Carmen's eldest son, Vito (Carmen V. D'Anna, Jr.), became president at that time. In the nineteen years preceding his appointment to president, Vito worked his way up from bagger to store manager and eventually to Vice President of Operations.

Supported by their own buying staff, Mars purchased produce and seafood daily from local markets and always included local produce, when available, from Maryland growers. Offering many national brands at private label prices, Mars maintains a limited line of their own private label goods.
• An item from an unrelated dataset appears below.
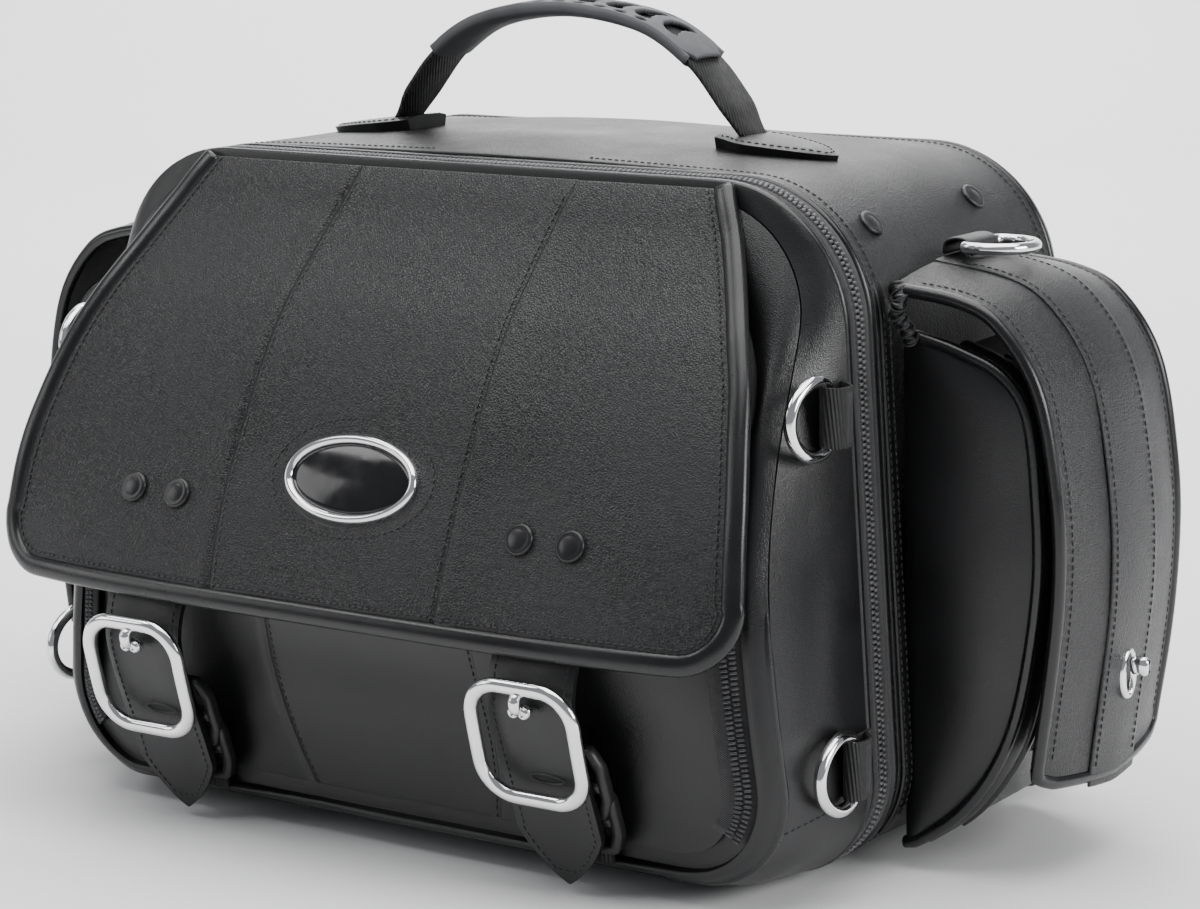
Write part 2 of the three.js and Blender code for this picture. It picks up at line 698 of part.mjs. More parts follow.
function clipSocket(side) {
  const { width, height, rail, depth, z } = CLIP;
  const back = box(-width / 2, width / 2, depth, depth + 2, -height / 2, height / 2 - 11);
  const rails = [-1, 1].map((s) => {
    const [a, b] = [(s * width) / 2, s * (width / 2 - rail)];
    return box(Math.min(a, b), Math.max(a, b), 0.6, depth + 1, -height / 2, height / 2 - 11);
  });
  const foot = box(-width / 2, width / 2, 0.6, depth + 1, -height / 2, -height / 2 + 4);
  const tab = box(-12.5, 12.5, depth - 1, depth + 1.2, -height / 2 - 14, -height / 2 + 2);
  return alongStrap(join(back, ...rails, foot, tab), side, z, -STRAP.thickness - 1.2);
}

for (const [side, label] of [[-1, 'left'], [1, 'right']]) {
  place(`flap_rivets_${label}`, rivetPair(side), 'rivet');
  place(`strap_${label}`, strap(side), 'leather');
  place(`buckle_${label}`, buckle(side), 'chrome');
  place(`clip_plug_${label}`, clipPlug(side), 'plastic');
  place(`clip_socket_${label}`, clipSocket(side), 'plastic');
}

// ---------------------------------------------------------------- tie-down rings

// A D-shaped ring in the plane Y-Z: its straight bar stands on the Z axis and it reaches to -Y.
function dRing() {
  const { halfHeight, reach, wire } = RING;
  const bow = Array.from({ length: 13 }, (_, i) => {
    const angle = -Math.PI / 2 + (Math.PI * i) / 12;
    return new THREE.Vector3(0, -4 - Math.cos(angle) * (reach - wire - 4), Math.sin(angle) * halfHeight);
  });
  const bar = [1, 0.35, -0.35, -1].map((t) => new THREE.Vector3(0, 0, t * (halfHeight - 1.4)));
  return ringBar([...bow, ...bar], wire, new THREE.Vector3(1, 0, 0), 6);
}

// A folded webbing tab, with the tunnel for the ring's bar at the origin. It runs back along +Y.
function ringLoop(length) {
  const { thickness } = RING_LOOP;
  const half = thickness / 2;
  const nose = arc(0, 0, half, 1.5 * Math.PI, 0.5 * Math.PI, 6).map((p) => new THREE.Vector2(p.y, -Math.abs(p.x)));
  const outline = [
    ...nose.map((p) => new THREE.Vector2(p.x, p.y)),
    new THREE.Vector2(half, length - half),
    new THREE.Vector2(-half, length - half),
  ];
  const shape = new THREE.Shape(outline);
  shape.holes.push(new THREE.Path(arc(0, 0, RING.wire + 0.35, 0, -Math.PI * 2 * (9 / 10), 9)));
  const geometry = new THREE.ExtrudeGeometry(shape, { depth: RING_WEBBING, bevelEnabled: false });
  geometry.translate(0, 0, -RING_WEBBING / 2);
  return geometry;
}

// Distance of the door gusset's outer face from the centre plane, at a depth and height.
function gussetHalf(y, z) {
  const t = THREE.MathUtils.clamp((y - RIM_Y) / (seamDepth(z) - RIM_Y), 0, 1);
  return THREE.MathUtils.lerp(halfWidthAt(CASE, z), halfWidthAt(SEAM, z), t);
}

for (const [side, sideLabel] of [[-1, 'left'], [1, 'right']]) {
  for (const [label, z] of Object.entries(RING_HEIGHTS)) {
    const reachY = RING_BAR_Y - RING.reach;
    const slope = Math.atan2(gussetHalf(RING_BAR_Y, z) - gussetHalf(reachY, z), RING.reach);
    const group = new THREE.Group();
    const clearance = RING_LOOP.thickness / 2 + RING_STANDOFF[label];
    group.position.set(side * (gussetHalf(RING_BAR_Y, z) + clearance), RING_BAR_Y, z);
    group.rotation.z = -side * slope;
    bag.add(group);
    place(`ring_${label}_${sideLabel}`, dRing(), 'chrome', group);
    place(`ring_loop_${label}_${sideLabel}`, ringLoop(RING_LOOP.length), 'webbing', group);
  }
}

// ---------------------------------------------------------------- side pockets

function sidePocketLine(steps = 26) {
  return splineThrough(SIDE_POCKET_LINE, steps);
}

// A flat end panel of a side pocket, between the case's wall and the pocket's outer line.
function sidePocketEnd(frontY) {
  const wall = (z) => halfWidthAt(CASE, Math.max(z, CASE.lowRadius)) + 0.8;
  const heights = [12, CASE.lowRadius, CASE.top - CASE.topRadius - 4];
  const inner = heights.map((z) => new THREE.Vector2(wall(z), z));
  const outline = [...inner, ...sidePocketLine()];
  return plate(outline, frontY, frontY + 3.5);
}

// The strap-like panel that wraps over, around and under a side pocket between its two ends.
function sidePocketWrap() {
  const wall = halfWidthAt(CASE, 225) + 0.8;
  const line = [new THREE.Vector2(wall, SIDE_POCKET.top), ...sidePocketLine()];
  const front = SIDE_POCKET.frontY + 3.5 + GAP;
  const back = SIDE_POCKET.backY - 3.5 - GAP;
  const depths = [0, 0.16, 0.5, 0.84, 1].map((t) => THREE.MathUtils.lerp(front, back, t));
  const bulge = [0, 0.6, 1, 0.6, 0];
  const rows = (distance) => depths.map((y, i) => {
    const shift = bulge[i] * SIDE_POCKET.bulge;
    return offsetLine(line, shift - distance).map((p, k) => {
      const x = k === 0 ? wall : p.x;
      return new THREE.Vector3(x, y, p.y);
    });
  });
  return sheet(rows(0), rows(SKIN));
}

for (const [side, label] of [[-1, 'left'], [1, 'right']]) {
  place(`side_pocket_front_${label}`, onSide(sidePocketEnd(SIDE_POCKET.frontY), side), 'leather');
  place(`side_pocket_rear_${label}`, onSide(sidePocketEnd(SIDE_POCKET.backY - 3.5), side), 'leather');
  place(`side_pocket_wrap_${label}`, onSide(sidePocketWrap(), side), 'leather');
}

// ---------------------------------------------------------------- side flaps and turn locks

const sideFlapLine = splineThrough(SIDE_FLAP_LINE, 18);

function sideFlapCrown(y) {
  const middle = (SIDE_FLAP.frontY + SIDE_FLAP.backY) / 2;
  const t = (y - middle) / ((SIDE_FLAP.backY - SIDE_FLAP.frontY) / 2);
  return SIDE_FLAP.crown * (1 - t * t);
}

// Point of the flap's outer line nearest to a height on its hanging stretch.
function sideFlapX(z, y) {
  const i = sideFlapLine.findIndex((p, k) => k > 6 && p.y <= z);
  const [a, b] = [sideFlapLine[i - 1], sideFlapLine[i]];
  return THREE.MathUtils.mapLinear(z, a.y, b.y, a.x, b.x) + sideFlapCrown(y);
}

// A vertical slot with round ends, as an outline in Y (first) and Z (second).
function slotOutline(width, height) {
  return roundedRectangle(width, height, width / 2 - 0.01, 5);
}

// A plate in the plane Y-Z from an outline in Y and Z, between two distances from the centre plane.
function sidePlate(outline, x0, x1, holes = []) {
  const geometry = plate(outline, -x1, -x0, holes);
  geometry.rotateZ(Math.PI / 2);
  return geometry;
}

function sideFlap() {
  const { frontY, backY, thickness } = SIDE_FLAP;
  const depths = [0, 0.08, 0.3, 0.5, 0.7, 0.92, 1].map((t) => THREE.MathUtils.lerp(frontY, backY, t));
  const rounding = [10, 2.5, 0, -5, 0, 2.5, 10];
  const rows = (distance) => depths.map((y, i) => {
    const line = offsetLine(sideFlapLine, sideFlapCrown(y) - distance);
    const end = line[line.length - 1];
    const before = line[line.length - 2];
    const along = new THREE.Vector2().subVectors(before, end).normalize();
    line[line.length - 1] = end.clone().addScaledVector(along, rounding[i]);
    line[0] = new THREE.Vector2(SIDE_FLAP_LINE[0][0] + 0.5, SIDE_FLAP_LINE[0][1] - distance);
    return line.map((p) => new THREE.Vector3(p.x, y, p.y));
  });
  const middle = lockY();
  const hole = sidePlate(slotOutline(LOCK.slotWidth + 1, LOCK.slotHeight + 1), 250, 300);
  hole.translate(0, middle, LOCK.z);
  return cut(sheet(rows(0), rows(thickness)), hole);
}

function lockY() {
  return (SIDE_FLAP.frontY + SIDE_FLAP.backY) / 2;
}

// How far the flap leans from upright at the lock, as an angle about Y.
function lockLean() {
  const step = 8;
  return Math.atan2(sideFlapX(LOCK.z + step, lockY()) - sideFlapX(LOCK.z - step, lockY()), 2 * step);
}

function lockPlate() {
  const geometry = sidePlate(
    roundedRectangle(LOCK.plateWidth, LOCK.plateHeight, LOCK.plateWidth / 2 - 0.01, 6),
    0.5, 2.2, [slotOutline(LOCK.slotWidth, LOCK.slotHeight)],
  );
  geometry.rotateY(lockLean());
  geometry.translate(sideFlapX(LOCK.z, lockY()) + 0.2, lockY(), LOCK.z);
  return geometry;
}

// The turning paddle: a stem from the pocket through the flap, and a flat paddle outside it.
function lockKnob() {
  const outside = sideFlapX(LOCK.z, lockY()) + 3.2;
  const pocketX = 258.6 + SIDE_POCKET.bulge + 1.6;
  const top = LOCK.z + LOCK.slotHeight / 2 - 1;
  const centre = top - LOCK.paddleHeight / 2;
  const stem = new THREE.CylinderGeometry(2.1, 2.1, outside + 3 - pocketX, 10);
  stem.rotateZ(Math.PI / 2);
  stem.translate((outside + 3 + pocketX) / 2, lockY(), centre);
  const half = LOCK.paddleHeight / 2;
  const paddle = box(outside, outside + LOCK.paddleReach, lockY() - 1.6, lockY() + 1.6, centre - half, centre + half);
  return join(stem, paddle);
}

for (const [side, label] of [[-1, 'left'], [1, 'right']]) {
  place(`side_flap_${label}`, onSide(sideFlap(), side), 'leather');
  place(`lock_plate_${label}`, onSide(lockPlate(), side), 'chrome');
  place(`lock_knob_${label}`, onSide(lockKnob(), side), 'chrome');
}

// The ring over each side flap lies outwards along the flap, its bar along Y.
const SIDE_RING = { x: 208, z: 260.8, loopLength: 16 };

for (const [side, label] of [[-1, 'left'], [1, 'right']]) {
  const group = new THREE.Group();
  group.position.set(side * SIDE_RING.x, lockY(), SIDE_RING.z);
  group.rotation.z = side * (Math.PI / 2);
  bag.add(group);
  const tilt = new THREE.Group();
  tilt.rotation.y = Math.PI / 2;
  group.add(tilt);
  place(`side_ring_${label}`, dRing(), 'chrome', tilt);
  place(`side_ring_loop_${label}`, ringLoop(SIDE_RING.loopLength), 'webbing', tilt);
}

// ---------------------------------------------------------------- handle

function handleLine() {
  const { footX, footZ, topZ } = HANDLE;
  const half = [[footX, footZ], [footX - 9, footZ + 13], [footX - 24, footZ + 29], [footX - 50, topZ - 6], [0, topZ]];
  const pairs = [...half.map(([x, z]) => [-x, z]), ...half.slice(0, -1).reverse()];
  return splineThrough(pairs, 32);
}

// A band along the handle's line. Below the pivot it narrows in a half circle about the pivot, so
// that the handle can tilt over its patches.
function handleBand(line, below, above, width) {
  const half = (z) => Math.sqrt((width / 2) ** 2 - Math.max(HANDLE.pivotZ - z, 0) ** 2);
  const outer = offsetLine(line, above);
  const inner = offsetLine(line, below);
  const rows = (points) => [-1, 1].map((side) => points.map((p, i) => (
    new THREE.Vector3(p.x, HANDLE.y + side * half(line[i].y), p.y)
  )));
  return sheet(rows(outer), rows(inner));
}

function gripBand() {
  const line = handleLine().filter((p) => Math.abs(p.x) < GRIP.halfLength);
  return handleBand(line, HANDLE.thickness / 2 + GAP, HANDLE.thickness / 2 + GAP + GRIP.thickness, GRIP.width);
}

function handlePatch() {
  const half = 20;
  const outline = [
    new THREE.Vector2(84, -half * 0.75),
    new THREE.Vector2(112, -half),
    ...arc(122, 0, 16, -Math.PI / 2.6, Math.PI / 2.6, 6),
    new THREE.Vector2(112, half),
    new THREE.Vector2(84, half * 0.75),
  ];
  const geometry = new THREE.ExtrudeGeometry(new THREE.Shape(outline), { depth: 3, bevelEnabled: false });
  geometry.translate(-84, HANDLE.y, 0);
  geometry.rotateY(0.045);
  geometry.translate(84, 0, 299.6);
  return geometry;
}

place('handle_strap', handleBand(handleLine(), -HANDLE.thickness / 2, HANDLE.thickness / 2, HANDLE.webbing), 'webbing');
place('handle_grip', gripBand(), 'rubber');
place('handle_patch_right', handlePatch(), 'leather');
place('handle_patch_left', mirrored(handlePatch()), 'leather');

// ---------------------------------------------------------------- zip sliders and pulls

const sideLean = Math.atan2(CASE.half - CASE.shoulder, CASE.top - CASE.topRadius - CASE.lowRadius);

// A slider on the outside of a vertical run of zip, facing +X, with the bail its pull hangs from.
function slider() {
  const body = box(0, 4, -5.5, 5.5, -8, 8);
  const bail = box(3, 7, -1.5, 1.5, -3, 5);
  return join(body, bail);
}

// A leather pull with its wire link, which swings about its own top bar at the origin.
function pull() {
  const link = ringBar(
    roundedRectangle(8, 14, 3.5, 3).map((p) => new THREE.Vector3(0, p.x, p.y - 7)),
    0.9, new THREE.Vector3(1, 0, 0), 6,
  );
  const tab = box(-1.4, 1.4, -6, 6, -34, -13.2);
  return join(link, tab);
}

const MAIN_SLIDERS = { a: 95, b: 40 };

for (const [label, z] of Object.entries(MAIN_SLIDERS)) {
  const group = new THREE.Group();
  group.position.set(-halfWidthAt(CASE, z) - 0.4, SPLIT_Y, z);
  group.rotation.y = sideLean;
  bag.add(group);
  const facing = new THREE.Group();
  facing.rotation.z = Math.PI;
  group.add(facing);
  place(`main_slider_${label}`, slider(), 'chrome', facing);
  const hang = new THREE.Group();
  hang.position.set(-8.4, 0, 0);
  group.add(hang);
  place(`main_pull_${label}`, pull(), 'leather', hang);
}

export default bag;
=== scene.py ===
"""Motorcycle tail bag: the visual model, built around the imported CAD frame.

Shapes are worked out in millimetres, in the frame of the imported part, and scaled to metres as each
mesh is made.
"""
import json
import math

import bpy
import numpy as np
from mathutils import Matrix, Vector, noise
from mathutils.bvhtree import BVHTree


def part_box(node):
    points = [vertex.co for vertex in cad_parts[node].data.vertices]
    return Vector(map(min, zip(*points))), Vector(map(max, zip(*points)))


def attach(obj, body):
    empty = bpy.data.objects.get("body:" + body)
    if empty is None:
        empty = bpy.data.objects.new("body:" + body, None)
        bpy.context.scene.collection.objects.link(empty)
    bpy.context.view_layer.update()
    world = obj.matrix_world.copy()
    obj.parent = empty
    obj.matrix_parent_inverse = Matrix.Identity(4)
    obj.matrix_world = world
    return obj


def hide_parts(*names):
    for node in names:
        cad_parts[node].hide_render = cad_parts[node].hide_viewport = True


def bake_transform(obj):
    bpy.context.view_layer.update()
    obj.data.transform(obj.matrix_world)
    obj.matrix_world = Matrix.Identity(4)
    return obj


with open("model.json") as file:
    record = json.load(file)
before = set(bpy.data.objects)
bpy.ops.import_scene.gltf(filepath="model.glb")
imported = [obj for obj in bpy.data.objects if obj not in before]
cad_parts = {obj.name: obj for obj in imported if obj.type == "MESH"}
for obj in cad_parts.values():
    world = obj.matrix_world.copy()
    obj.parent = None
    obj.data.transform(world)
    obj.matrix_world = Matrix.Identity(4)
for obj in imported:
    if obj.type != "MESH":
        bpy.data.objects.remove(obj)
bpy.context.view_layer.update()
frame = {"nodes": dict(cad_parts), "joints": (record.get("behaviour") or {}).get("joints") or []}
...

Mars was serviced by its own 300000 sqft distribution center in Baltimore, supplying the stores with dry groceries, meats, deli/dairy, frozen and produce until March 2014 when Mars Supermarkets closed the distribution center and began to liquidate its assets including several of its own privately maintained fleet of tractor trailers. As a result, 78 workers lost their jobs. Instead the Company decided to stock stores direct from manufacturers with available transport and receive all other products from one of Bozzuto's Inc's. distribution center outside of Hartford, Connecticut.

In May 2016, Mars announced that all 13 stores would close by July 31, 2016, with five locations being acquired by Weis Markets. The company stated that they have struggled with declining sales for several years. Mars tried to fill the remaining eight locations with other retailers.